— Input data —
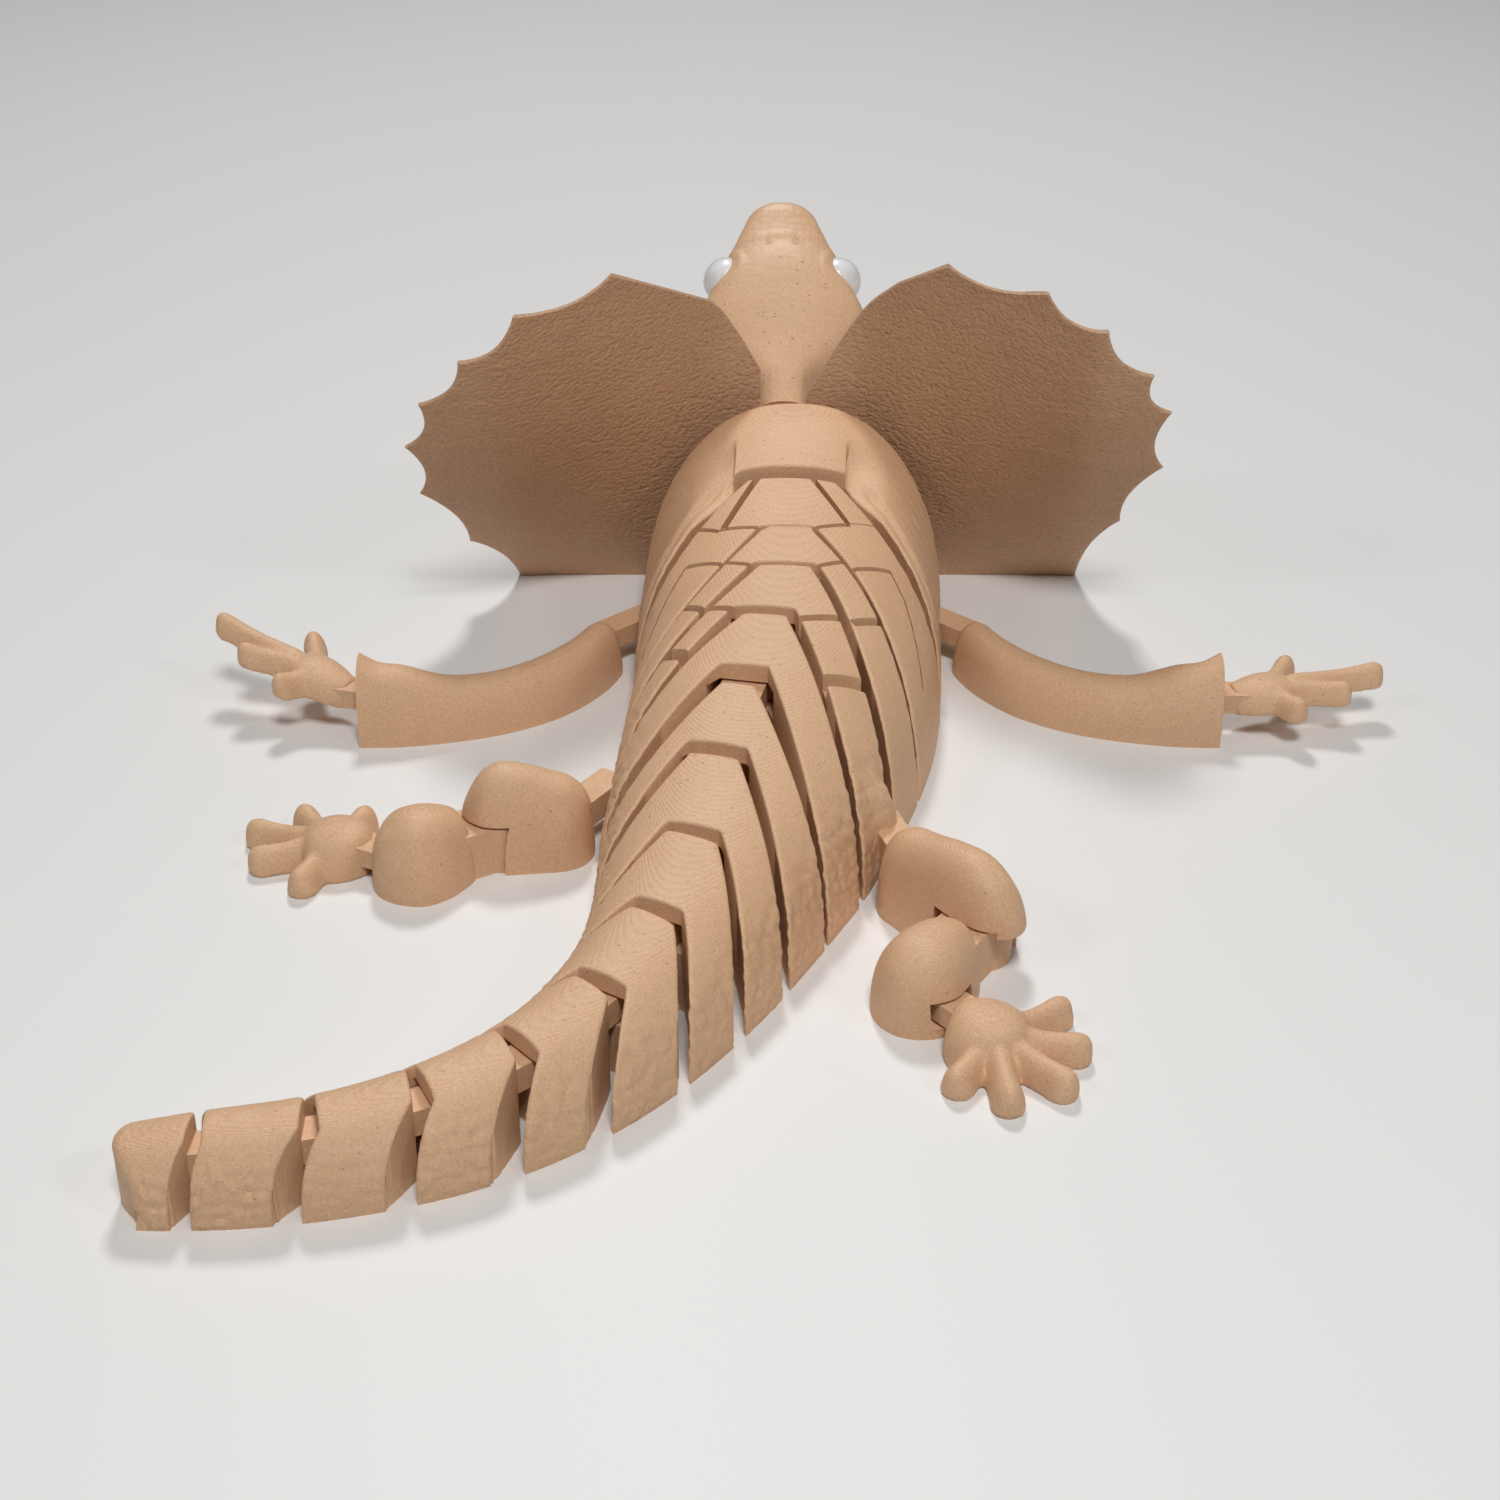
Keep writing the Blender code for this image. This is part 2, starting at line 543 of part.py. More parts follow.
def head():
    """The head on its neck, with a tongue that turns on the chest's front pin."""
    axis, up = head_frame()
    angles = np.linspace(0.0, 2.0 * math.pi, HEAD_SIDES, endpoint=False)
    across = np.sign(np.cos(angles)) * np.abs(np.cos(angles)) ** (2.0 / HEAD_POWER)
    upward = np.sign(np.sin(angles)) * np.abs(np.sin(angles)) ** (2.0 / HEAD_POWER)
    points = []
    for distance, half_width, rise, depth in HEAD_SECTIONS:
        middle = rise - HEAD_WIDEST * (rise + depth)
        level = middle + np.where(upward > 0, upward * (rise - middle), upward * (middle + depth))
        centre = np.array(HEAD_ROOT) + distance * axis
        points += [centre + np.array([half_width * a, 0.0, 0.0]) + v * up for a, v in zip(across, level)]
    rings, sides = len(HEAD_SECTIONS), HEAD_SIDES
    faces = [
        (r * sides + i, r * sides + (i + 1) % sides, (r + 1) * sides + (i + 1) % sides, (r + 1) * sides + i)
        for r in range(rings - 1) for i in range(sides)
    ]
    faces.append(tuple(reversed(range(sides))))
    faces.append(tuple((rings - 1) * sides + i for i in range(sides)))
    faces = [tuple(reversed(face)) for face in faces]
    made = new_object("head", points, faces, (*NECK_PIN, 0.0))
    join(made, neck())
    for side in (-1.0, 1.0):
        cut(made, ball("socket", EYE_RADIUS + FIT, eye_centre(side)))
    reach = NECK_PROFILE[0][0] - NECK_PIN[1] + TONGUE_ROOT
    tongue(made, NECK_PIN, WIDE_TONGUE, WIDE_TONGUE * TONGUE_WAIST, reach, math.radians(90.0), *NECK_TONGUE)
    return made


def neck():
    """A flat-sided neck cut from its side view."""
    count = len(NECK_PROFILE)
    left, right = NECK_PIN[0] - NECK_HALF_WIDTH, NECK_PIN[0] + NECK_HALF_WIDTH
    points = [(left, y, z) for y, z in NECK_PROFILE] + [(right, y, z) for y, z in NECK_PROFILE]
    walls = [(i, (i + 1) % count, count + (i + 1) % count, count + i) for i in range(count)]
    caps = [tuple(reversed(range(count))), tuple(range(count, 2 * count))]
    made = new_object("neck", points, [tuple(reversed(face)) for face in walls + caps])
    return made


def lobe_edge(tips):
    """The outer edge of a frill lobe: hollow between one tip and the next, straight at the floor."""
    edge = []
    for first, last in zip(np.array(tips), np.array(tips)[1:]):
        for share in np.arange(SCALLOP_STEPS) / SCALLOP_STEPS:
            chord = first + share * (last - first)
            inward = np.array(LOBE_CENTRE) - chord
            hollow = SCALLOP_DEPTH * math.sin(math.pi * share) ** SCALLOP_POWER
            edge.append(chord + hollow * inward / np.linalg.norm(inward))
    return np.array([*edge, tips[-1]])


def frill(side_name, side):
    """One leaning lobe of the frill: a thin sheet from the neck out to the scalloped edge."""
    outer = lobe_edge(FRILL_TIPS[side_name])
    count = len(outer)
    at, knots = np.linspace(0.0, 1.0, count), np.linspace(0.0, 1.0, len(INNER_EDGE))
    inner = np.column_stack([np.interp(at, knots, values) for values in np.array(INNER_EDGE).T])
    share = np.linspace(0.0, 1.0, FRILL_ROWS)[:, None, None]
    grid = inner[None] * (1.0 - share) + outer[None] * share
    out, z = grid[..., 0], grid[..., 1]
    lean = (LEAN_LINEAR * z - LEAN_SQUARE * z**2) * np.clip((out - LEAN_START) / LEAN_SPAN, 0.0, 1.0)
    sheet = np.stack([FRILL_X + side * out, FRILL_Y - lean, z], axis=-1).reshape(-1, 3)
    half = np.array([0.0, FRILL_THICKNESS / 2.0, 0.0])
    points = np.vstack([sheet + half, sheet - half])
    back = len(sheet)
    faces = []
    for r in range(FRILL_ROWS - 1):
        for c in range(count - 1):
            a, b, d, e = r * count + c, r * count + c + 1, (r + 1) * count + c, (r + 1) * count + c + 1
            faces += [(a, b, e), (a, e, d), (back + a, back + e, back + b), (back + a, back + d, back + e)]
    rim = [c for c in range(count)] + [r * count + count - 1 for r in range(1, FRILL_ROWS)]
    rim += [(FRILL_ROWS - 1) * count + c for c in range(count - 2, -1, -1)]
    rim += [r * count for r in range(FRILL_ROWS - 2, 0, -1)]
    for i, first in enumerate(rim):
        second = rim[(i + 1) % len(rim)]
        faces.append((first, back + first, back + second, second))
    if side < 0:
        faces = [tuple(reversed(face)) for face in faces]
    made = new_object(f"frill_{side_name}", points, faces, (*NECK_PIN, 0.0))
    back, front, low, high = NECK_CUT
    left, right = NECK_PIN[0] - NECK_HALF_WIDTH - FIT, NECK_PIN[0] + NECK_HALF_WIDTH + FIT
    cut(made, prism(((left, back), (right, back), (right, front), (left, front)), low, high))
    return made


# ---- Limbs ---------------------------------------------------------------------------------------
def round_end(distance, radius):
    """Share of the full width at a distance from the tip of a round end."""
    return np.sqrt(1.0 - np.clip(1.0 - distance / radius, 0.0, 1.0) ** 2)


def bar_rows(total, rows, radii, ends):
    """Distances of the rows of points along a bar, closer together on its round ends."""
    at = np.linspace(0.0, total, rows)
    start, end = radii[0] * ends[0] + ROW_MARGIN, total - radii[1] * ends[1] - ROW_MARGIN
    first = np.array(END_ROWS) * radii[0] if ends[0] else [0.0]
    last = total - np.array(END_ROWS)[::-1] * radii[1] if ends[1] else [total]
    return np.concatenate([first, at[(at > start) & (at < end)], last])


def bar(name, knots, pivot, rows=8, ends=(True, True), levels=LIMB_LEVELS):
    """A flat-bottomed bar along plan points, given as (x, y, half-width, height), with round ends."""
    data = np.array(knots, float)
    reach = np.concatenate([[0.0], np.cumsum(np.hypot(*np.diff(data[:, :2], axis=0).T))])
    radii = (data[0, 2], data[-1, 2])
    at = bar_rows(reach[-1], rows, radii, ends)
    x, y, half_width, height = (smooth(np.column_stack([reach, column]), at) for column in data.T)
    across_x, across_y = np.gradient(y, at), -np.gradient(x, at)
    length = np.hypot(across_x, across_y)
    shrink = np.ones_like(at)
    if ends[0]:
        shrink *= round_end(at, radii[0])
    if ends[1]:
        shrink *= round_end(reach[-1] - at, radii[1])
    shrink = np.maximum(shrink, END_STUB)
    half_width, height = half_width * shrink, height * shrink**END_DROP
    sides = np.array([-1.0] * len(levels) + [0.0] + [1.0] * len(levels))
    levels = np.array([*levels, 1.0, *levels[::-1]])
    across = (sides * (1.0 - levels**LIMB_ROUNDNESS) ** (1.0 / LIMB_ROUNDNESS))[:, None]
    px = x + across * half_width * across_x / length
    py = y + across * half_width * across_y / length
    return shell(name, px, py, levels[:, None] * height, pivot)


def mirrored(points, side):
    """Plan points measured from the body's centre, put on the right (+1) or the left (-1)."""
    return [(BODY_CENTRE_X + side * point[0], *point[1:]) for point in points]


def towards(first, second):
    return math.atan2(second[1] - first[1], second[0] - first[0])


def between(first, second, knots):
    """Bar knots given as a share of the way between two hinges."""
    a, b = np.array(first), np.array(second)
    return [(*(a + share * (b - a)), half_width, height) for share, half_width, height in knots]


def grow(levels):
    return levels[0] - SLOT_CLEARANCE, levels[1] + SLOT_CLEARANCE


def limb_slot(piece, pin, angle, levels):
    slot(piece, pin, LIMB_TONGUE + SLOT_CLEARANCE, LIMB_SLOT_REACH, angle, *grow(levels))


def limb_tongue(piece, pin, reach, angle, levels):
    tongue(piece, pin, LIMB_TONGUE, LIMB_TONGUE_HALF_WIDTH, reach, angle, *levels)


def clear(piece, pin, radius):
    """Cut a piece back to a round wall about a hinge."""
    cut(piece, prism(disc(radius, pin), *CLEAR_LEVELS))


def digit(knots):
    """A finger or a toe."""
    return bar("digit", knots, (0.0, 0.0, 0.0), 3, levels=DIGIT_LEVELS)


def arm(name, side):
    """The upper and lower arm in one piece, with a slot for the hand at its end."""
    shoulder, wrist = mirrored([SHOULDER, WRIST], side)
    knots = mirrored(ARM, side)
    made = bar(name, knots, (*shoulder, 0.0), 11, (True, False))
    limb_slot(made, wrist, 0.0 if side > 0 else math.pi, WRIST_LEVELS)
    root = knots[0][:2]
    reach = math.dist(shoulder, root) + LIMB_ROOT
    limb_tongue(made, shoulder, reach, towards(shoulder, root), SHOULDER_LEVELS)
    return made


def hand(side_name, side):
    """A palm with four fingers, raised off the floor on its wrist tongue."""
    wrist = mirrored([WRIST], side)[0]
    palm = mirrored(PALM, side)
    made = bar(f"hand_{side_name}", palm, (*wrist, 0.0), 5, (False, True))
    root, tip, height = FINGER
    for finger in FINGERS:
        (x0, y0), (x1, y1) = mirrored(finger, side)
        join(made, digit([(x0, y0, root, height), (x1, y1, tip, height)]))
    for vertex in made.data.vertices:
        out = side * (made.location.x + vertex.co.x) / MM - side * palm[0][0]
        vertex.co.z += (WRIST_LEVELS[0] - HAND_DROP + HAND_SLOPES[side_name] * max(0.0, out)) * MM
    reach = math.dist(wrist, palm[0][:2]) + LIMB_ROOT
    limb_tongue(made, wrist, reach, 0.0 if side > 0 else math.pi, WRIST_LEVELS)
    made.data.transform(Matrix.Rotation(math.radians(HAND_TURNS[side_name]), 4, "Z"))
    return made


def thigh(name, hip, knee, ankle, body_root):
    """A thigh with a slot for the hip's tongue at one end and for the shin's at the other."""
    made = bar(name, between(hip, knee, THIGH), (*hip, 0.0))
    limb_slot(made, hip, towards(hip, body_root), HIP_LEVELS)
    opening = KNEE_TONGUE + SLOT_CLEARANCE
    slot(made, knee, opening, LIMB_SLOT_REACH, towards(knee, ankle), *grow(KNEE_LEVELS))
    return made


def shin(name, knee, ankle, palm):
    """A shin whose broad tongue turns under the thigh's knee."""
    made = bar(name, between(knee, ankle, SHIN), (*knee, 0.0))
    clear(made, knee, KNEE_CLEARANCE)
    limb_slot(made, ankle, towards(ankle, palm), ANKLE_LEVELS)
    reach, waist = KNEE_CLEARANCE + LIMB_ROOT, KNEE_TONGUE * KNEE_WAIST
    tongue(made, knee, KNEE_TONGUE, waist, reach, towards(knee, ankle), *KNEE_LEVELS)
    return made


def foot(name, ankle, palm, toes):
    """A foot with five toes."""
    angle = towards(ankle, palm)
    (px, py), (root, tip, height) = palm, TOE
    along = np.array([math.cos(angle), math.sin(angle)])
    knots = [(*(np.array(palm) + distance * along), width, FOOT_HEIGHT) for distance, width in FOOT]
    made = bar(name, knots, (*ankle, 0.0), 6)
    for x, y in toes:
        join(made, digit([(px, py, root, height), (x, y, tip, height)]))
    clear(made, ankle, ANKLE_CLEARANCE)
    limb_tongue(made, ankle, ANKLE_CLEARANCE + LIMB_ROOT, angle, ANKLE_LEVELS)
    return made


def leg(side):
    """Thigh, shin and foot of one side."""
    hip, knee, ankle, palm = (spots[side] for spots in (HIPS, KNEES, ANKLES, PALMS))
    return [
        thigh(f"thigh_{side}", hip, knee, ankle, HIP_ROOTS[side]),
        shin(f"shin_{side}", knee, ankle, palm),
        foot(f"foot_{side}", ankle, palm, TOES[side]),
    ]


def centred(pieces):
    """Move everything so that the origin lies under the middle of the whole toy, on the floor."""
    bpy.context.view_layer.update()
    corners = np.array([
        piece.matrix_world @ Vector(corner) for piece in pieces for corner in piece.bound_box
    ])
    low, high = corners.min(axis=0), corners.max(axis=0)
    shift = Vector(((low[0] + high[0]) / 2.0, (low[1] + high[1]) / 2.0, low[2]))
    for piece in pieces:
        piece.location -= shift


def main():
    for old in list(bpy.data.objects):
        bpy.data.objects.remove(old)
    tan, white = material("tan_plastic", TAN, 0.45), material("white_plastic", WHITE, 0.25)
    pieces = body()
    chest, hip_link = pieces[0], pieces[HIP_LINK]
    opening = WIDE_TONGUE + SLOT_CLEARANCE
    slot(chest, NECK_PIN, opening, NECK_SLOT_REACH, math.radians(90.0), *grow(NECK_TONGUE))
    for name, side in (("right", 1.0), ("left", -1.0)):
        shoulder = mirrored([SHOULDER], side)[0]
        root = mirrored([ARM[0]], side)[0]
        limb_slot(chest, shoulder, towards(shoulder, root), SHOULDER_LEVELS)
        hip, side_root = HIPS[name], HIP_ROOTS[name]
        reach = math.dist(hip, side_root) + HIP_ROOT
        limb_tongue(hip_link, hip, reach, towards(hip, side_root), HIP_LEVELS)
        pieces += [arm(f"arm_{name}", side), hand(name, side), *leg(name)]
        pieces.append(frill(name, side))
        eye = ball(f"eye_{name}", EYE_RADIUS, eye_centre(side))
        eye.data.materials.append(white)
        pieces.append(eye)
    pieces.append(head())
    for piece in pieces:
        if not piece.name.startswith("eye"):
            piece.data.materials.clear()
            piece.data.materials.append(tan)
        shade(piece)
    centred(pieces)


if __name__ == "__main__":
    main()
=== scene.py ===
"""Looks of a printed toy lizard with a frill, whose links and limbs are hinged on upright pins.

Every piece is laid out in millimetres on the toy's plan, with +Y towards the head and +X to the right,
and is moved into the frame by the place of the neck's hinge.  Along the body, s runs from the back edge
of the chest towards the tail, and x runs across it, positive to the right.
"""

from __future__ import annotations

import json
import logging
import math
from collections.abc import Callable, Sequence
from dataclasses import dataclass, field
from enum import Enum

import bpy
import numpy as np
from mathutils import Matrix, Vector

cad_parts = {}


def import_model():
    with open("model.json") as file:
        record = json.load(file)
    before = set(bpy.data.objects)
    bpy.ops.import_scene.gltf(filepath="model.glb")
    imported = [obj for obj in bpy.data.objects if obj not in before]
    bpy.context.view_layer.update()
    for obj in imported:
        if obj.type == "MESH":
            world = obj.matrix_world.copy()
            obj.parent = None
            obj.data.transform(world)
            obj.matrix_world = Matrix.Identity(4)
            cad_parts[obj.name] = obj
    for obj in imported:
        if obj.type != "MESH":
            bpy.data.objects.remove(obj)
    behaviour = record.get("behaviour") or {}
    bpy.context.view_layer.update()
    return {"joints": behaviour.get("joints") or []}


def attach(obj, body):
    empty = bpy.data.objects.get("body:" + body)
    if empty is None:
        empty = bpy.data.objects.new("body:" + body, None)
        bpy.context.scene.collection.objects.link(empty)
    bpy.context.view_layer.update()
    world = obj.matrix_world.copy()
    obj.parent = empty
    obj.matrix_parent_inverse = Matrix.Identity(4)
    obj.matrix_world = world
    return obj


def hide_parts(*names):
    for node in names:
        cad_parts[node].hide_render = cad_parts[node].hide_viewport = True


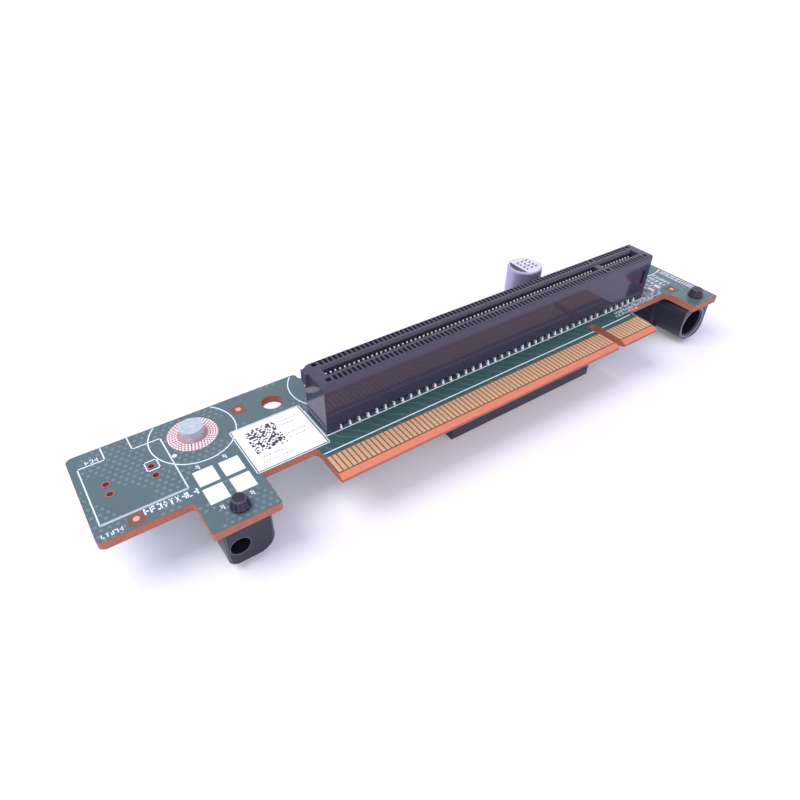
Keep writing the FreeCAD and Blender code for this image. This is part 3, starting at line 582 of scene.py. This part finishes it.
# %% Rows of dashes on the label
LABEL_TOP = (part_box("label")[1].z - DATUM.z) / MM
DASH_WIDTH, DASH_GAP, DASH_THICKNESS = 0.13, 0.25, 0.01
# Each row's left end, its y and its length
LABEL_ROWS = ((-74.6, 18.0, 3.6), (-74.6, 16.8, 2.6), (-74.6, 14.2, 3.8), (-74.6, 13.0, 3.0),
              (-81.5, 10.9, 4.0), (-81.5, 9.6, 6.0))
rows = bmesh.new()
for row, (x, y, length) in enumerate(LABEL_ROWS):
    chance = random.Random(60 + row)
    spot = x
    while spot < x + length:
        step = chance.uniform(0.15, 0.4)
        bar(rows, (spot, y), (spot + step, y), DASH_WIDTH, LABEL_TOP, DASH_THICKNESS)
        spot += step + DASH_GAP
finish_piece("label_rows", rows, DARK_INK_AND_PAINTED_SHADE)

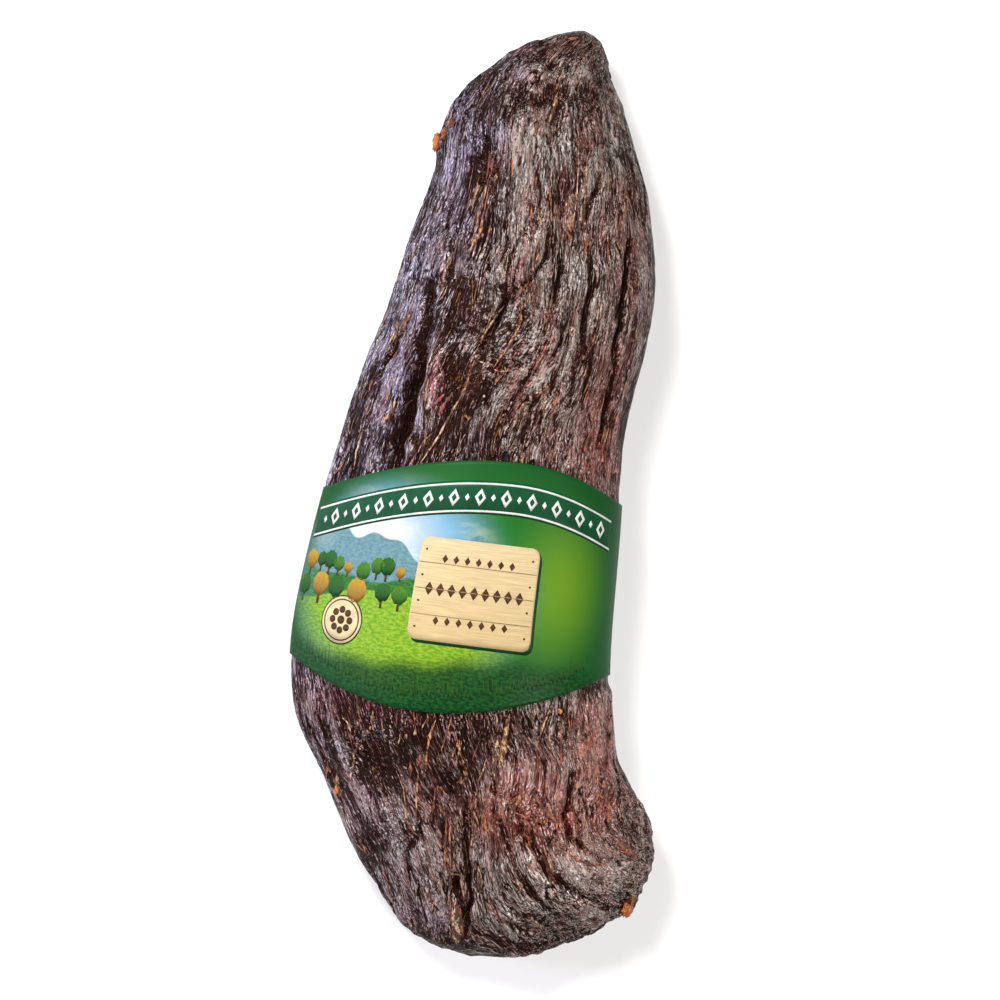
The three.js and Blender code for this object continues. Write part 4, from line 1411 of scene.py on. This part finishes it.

— Goal of the exercise —
Where a line of the material above holds the string "objects", copy that line.

— Solution to this task —
    for old in list(bpy.data.objects):
        bpy.data.objects.remove(old)
    before = set(bpy.data.objects)
    imported = [obj for obj in bpy.data.objects if obj not in before]
            bpy.data.objects.remove(obj)
    empty = bpy.data.objects.get("body:" + body)
        empty = bpy.data.objects.new("body:" + body, None)
        bpy.context.scene.collection.objects.link(empty)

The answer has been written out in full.